TASK DETAILS ->
Reproduce the complete listing without any deviation.

AVAILABLE DATA ->
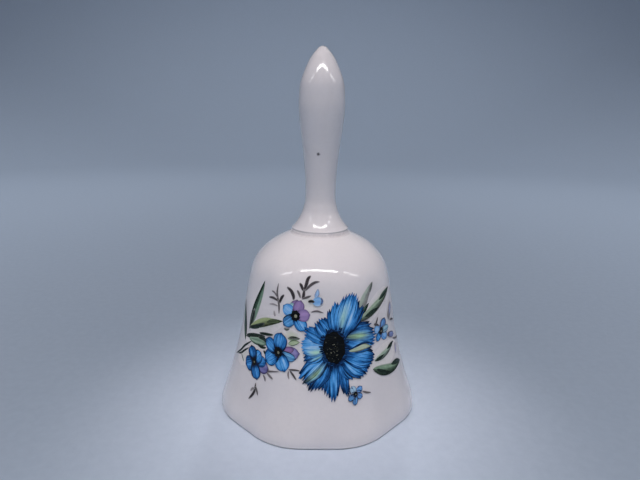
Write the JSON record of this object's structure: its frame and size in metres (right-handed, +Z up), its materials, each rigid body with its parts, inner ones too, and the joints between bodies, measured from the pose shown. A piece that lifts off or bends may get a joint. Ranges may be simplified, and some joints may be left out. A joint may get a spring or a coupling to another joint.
{
  "type": "porcelain bell",
  "caption": "Porcelain table bell with an octagonal flared skirt, round dome and turned handle, a printed flower spray, and a glazed bead clapper hung on wire and chain inside.",
  "frame": {"origin": "middle of the rim's foot, on the surface that the bell stands on", "axes": "+Z up along the bell's axis to the tip of the handle; -Y towards the decorated front, which is the middle of a flat side; +X to the right seen from the front"},
  "size_m": [0.0728, 0.0728, 0.1274],
  "materials": {
    "porcelain": "glossy clear glaze over warm white porcelain",
    "seam_slip": "thin glazed slip joint, slightly darker",
    "cement": "matt white dental-type cement",
    "wire": "drawn steel wire, dull bright"
  },
  "bodies": {
    "bell": {"bell_shell": "porcelain", "handle": "porcelain", "handle_seam": "seam_slip", "hanger_cement": "cement", "hanger_eye": "wire"},
    "link_1": {"chain_link_1": "wire"},
    "link_2": {"chain_link_2": "wire"},
    "link_3": {"chain_link_3": "wire"},
    "clapper": {"clapper_wire": "wire"},
    "bead": {"clapper_bead": "porcelain"}
  },
  "joints": [
    {"name": "link_1_swing", "type": "hinge", "parent": "bell", "child": "link_1", "pos_m": [0, 0, 0.0533], "axis": [1, 0, 0], "range_deg": [-15, 15]},
    {"name": "link_2_swing", "type": "hinge", "parent": "link_1", "child": "link_2", "pos_m": [0, 0, 0.04865], "axis": [0, 1, 0], "range_deg": [-17, 17]},
    {"name": "link_3_swing", "type": "hinge", "parent": "link_2", "child": "link_3", "pos_m": [0, 0, 0.04395], "axis": [1, 0, 0], "range_deg": [-10, 10]},
    {"name": "clapper_swing", "type": "hinge", "parent": "link_3", "child": "clapper", "pos_m": [0, 0, 0.03925], "axis": [0, 1, 0], "range_deg": [-13, 13]},
    {"name": "bead_spin", "type": "hinge", "parent": "clapper", "child": "bead", "pos_m": [0, 0, 0.0145], "axis": [0, 0, 1], "continuous": true}
  ]
}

RESPONSE BELOW ->
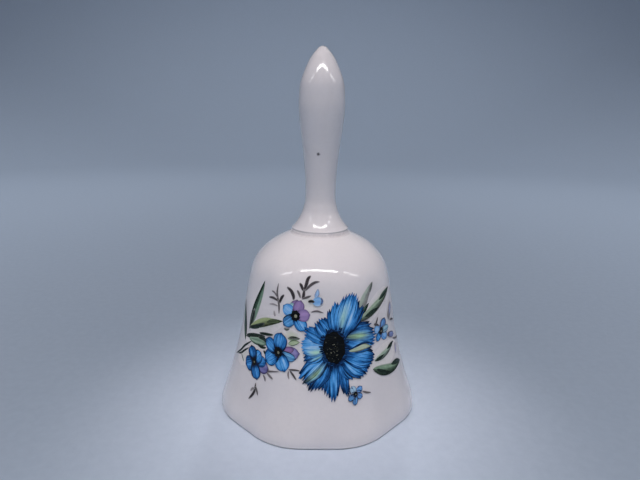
Write the JSON record of this object's structure: its frame and size in metres (right-handed, +Z up), its materials, each rigid body with its parts, inner ones too, and the joints between bodies, measured from the pose shown. A piece that lifts off or bends may get a joint. Ranges may be simplified, and some joints may be left out. A joint may get a spring or a coupling to another joint.
{
  "type": "porcelain bell",
  "caption": "Porcelain table bell with an octagonal flared skirt, round dome and turned handle, a printed flower spray, and a glazed bead clapper hung on wire and chain inside.",
  "frame": {"origin": "middle of the rim's foot, on the surface that the bell stands on", "axes": "+Z up along the bell's axis to the tip of the handle; -Y towards the decorated front, which is the middle of a flat side; +X to the right seen from the front"},
  "size_m": [0.0728, 0.0728, 0.1274],
  "materials": {
    "porcelain": "glossy clear glaze over warm white porcelain",
    "seam_slip": "thin glazed slip joint, slightly darker",
    "cement": "matt white dental-type cement",
    "wire": "drawn steel wire, dull bright"
  },
  "bodies": {
    "bell": {"bell_shell": "porcelain", "handle": "porcelain", "handle_seam": "seam_slip", "hanger_cement": "cement", "hanger_eye": "wire"},
    "link_1": {"chain_link_1": "wire"},
    "link_2": {"chain_link_2": "wire"},
    "link_3": {"chain_link_3": "wire"},
    "clapper": {"clapper_wire": "wire"},
    "bead": {"clapper_bead": "porcelain"}
  },
  "joints": [
    {"name": "link_1_swing", "type": "hinge", "parent": "bell", "child": "link_1", "pos_m": [0, 0, 0.0533], "axis": [1, 0, 0], "range_deg": [-15, 15]},
    {"name": "link_2_swing", "type": "hinge", "parent": "link_1", "child": "link_2", "pos_m": [0, 0, 0.04865], "axis": [0, 1, 0], "range_deg": [-17, 17]},
    {"name": "link_3_swing", "type": "hinge", "parent": "link_2", "child": "link_3", "pos_m": [0, 0, 0.04395], "axis": [1, 0, 0], "range_deg": [-10, 10]},
    {"name": "clapper_swing", "type": "hinge", "parent": "link_3", "child": "clapper", "pos_m": [0, 0, 0.03925], "axis": [0, 1, 0], "range_deg": [-13, 13]},
    {"name": "bead_spin", "type": "hinge", "parent": "clapper", "child": "bead", "pos_m": [0, 0, 0.0145], "axis": [0, 0, 1], "continuous": true}
  ]
}